Space electronics are the unsung heroes inside every satellite and spacecraft. We’re talking microchips that crunch data, sensors that sniff out cosmic radiation, and power systems that keep the lights on millions of miles from home. They’re the brains behind weather forecasts, the eyes of Mars rovers, and the voices beaming internet to remote corners of Earth.
But here’s the kicker: these aren’t your average consumer-grade components. Unlike the chip in your laptop, which might sulk if you spill coffee on it, space electronics have to shrug off solar flares and work in a vacuum where heat doesn’t play nice. They’re bespoke, battle-hardened, and built for a job where failure isn’t an option.

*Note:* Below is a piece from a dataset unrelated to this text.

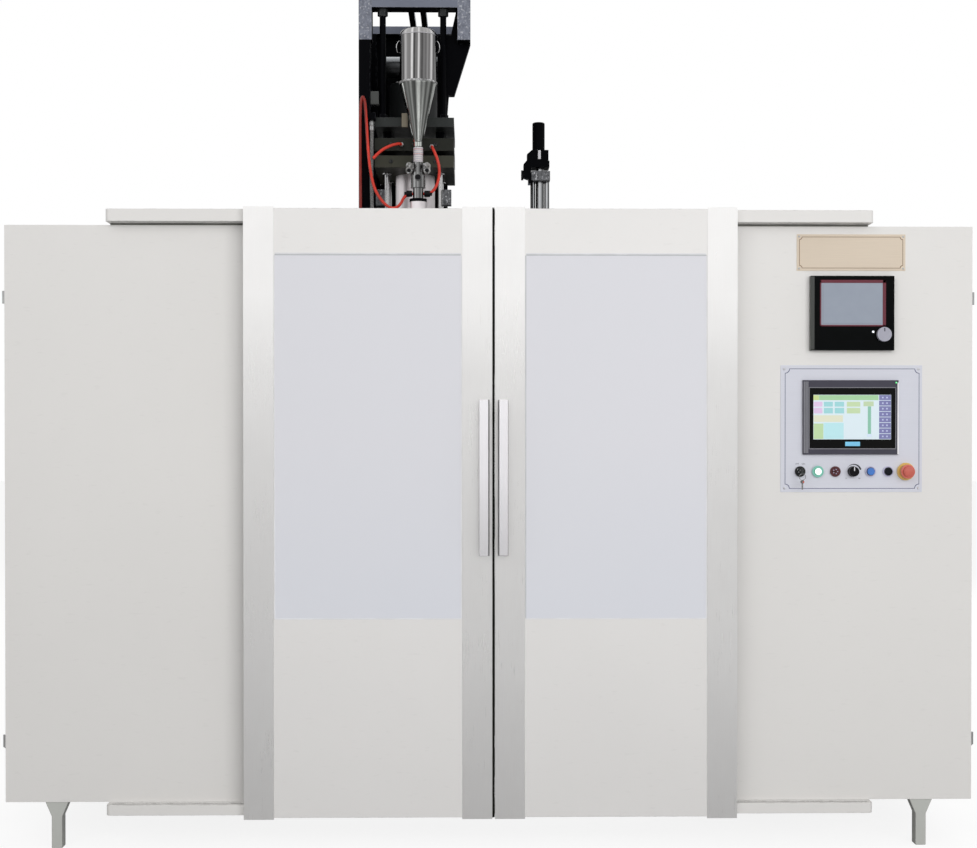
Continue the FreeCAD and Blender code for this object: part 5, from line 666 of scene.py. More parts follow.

The Big Challenges: Why Space Electronics Keep Engineers Up at Night
Making electronics for space is like cooking a gourmet meal in a storm-tossed boat with half the ingredients missing. The environment is brutal, the stakes are sky-high, and the constraints? They’d make even the most seasoned designer sweat. Let’s break it down.
1. The Harsh Reality of Space
First up: the environment. Space isn’t exactly a cozy office gig. Cosmic radiation bombards circuits with particles that can flip bits, fry transistors, or trigger catastrophic glitches. Picture this: a single solar flare could dump the equivalent of 100,000 chest X-rays onto your carefully crafted chip. That’s not a typo—100,000.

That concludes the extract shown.